▶ _Task directions_: Tell how many lines have the string "with" in them, and write nothing besides the number.

# Start of Data provided

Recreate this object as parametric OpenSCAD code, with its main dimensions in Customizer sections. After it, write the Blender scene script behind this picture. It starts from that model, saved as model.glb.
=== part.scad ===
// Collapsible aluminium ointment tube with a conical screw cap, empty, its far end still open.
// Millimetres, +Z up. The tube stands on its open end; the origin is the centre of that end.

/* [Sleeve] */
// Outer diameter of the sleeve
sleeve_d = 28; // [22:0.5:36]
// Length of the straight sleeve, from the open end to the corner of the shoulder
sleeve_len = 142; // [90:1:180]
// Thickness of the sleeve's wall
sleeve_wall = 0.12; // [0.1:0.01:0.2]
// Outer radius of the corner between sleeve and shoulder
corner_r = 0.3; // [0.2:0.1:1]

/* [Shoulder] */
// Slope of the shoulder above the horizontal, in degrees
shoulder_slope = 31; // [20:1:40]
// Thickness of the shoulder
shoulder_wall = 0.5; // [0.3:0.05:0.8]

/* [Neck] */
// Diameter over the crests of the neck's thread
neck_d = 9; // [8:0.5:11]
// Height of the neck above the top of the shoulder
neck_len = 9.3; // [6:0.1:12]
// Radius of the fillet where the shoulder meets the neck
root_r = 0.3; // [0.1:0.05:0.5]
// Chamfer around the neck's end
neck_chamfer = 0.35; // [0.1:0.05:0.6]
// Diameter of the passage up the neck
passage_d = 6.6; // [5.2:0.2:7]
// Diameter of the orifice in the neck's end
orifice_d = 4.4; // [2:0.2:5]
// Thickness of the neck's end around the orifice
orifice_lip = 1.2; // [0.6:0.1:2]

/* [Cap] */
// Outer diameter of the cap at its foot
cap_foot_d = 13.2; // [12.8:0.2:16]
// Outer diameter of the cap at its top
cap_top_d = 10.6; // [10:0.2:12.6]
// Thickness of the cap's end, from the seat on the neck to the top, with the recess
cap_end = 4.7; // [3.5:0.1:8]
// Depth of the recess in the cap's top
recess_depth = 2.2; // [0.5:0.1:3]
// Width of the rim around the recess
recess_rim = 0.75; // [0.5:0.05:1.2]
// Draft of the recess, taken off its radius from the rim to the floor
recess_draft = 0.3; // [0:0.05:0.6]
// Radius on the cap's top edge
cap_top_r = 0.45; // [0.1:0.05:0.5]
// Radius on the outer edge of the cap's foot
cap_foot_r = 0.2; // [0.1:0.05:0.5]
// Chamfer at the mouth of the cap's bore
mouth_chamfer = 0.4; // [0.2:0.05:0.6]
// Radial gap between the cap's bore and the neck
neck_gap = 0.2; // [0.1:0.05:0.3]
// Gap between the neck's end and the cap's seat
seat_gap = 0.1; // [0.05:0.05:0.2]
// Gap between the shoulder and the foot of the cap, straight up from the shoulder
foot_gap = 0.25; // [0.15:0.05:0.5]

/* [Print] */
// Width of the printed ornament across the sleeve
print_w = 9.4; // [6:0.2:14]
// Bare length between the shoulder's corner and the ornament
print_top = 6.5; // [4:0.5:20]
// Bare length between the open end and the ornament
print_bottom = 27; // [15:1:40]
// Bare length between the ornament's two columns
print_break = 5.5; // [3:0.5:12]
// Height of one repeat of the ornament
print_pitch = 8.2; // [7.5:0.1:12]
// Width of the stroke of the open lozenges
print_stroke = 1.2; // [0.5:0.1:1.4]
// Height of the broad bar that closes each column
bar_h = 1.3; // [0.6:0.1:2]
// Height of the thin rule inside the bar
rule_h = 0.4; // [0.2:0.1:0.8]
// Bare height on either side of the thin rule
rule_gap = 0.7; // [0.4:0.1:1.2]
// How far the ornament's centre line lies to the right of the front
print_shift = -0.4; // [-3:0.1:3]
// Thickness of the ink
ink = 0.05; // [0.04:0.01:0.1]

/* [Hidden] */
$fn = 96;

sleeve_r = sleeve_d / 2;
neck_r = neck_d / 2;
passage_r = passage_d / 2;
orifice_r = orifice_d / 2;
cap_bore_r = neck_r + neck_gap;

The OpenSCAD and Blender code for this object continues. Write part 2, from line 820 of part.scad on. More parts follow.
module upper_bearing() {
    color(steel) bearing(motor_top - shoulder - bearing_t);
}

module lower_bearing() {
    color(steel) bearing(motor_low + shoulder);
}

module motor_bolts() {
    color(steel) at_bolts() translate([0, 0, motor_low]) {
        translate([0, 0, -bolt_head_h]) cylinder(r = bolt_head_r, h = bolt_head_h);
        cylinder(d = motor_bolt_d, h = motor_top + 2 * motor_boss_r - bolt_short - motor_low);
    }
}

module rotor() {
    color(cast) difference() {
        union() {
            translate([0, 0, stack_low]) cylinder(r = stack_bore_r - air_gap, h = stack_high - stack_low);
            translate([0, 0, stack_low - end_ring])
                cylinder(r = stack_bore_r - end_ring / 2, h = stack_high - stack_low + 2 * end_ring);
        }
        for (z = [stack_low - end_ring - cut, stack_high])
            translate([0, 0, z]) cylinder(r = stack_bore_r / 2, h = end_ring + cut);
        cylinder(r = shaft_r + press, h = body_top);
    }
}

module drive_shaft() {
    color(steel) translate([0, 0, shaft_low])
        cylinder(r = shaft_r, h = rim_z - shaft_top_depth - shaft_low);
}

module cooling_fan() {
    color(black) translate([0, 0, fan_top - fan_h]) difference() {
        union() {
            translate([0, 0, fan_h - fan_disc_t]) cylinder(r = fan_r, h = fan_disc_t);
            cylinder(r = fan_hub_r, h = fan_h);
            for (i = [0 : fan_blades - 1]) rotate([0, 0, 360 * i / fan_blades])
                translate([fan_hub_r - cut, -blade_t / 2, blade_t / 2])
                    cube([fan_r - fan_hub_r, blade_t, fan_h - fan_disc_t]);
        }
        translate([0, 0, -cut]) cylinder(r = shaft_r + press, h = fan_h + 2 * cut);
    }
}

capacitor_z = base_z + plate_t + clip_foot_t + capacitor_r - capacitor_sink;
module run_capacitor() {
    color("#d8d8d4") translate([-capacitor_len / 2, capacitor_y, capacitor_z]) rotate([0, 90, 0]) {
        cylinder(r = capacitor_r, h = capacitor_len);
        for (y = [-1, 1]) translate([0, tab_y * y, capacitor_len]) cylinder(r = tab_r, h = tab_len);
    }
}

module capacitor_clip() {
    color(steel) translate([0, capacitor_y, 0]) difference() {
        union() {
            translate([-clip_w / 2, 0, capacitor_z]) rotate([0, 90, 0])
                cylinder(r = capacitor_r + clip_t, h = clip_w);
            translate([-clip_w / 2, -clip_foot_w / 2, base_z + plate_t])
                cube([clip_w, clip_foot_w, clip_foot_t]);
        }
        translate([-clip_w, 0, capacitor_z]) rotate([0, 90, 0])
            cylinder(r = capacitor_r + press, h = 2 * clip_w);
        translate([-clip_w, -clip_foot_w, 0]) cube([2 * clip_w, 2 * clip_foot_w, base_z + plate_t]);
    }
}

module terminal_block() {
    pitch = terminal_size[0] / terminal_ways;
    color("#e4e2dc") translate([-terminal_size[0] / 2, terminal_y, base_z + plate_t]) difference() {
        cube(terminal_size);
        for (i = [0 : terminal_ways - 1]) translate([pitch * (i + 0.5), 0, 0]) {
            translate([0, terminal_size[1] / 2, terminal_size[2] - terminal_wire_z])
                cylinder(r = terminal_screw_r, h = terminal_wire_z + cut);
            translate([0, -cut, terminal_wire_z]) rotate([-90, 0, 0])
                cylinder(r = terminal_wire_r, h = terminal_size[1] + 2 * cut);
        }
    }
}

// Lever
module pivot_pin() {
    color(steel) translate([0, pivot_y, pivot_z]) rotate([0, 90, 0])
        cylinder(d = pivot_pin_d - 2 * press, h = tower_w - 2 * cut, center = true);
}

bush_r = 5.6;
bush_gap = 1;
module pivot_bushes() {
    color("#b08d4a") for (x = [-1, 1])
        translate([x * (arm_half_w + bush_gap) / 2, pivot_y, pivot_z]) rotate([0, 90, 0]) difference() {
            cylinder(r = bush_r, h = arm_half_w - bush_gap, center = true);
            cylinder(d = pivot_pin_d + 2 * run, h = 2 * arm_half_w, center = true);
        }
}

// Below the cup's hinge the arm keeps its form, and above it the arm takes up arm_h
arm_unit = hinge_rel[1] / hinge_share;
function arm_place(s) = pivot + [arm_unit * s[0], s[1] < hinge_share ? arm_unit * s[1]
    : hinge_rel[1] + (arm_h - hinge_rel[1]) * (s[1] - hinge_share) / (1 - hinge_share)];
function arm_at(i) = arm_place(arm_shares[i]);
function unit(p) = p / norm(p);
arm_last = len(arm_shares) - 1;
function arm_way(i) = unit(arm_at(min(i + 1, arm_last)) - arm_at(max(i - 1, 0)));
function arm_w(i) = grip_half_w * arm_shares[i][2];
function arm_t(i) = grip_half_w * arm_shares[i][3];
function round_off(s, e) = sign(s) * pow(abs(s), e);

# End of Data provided

▶ _Result_: 3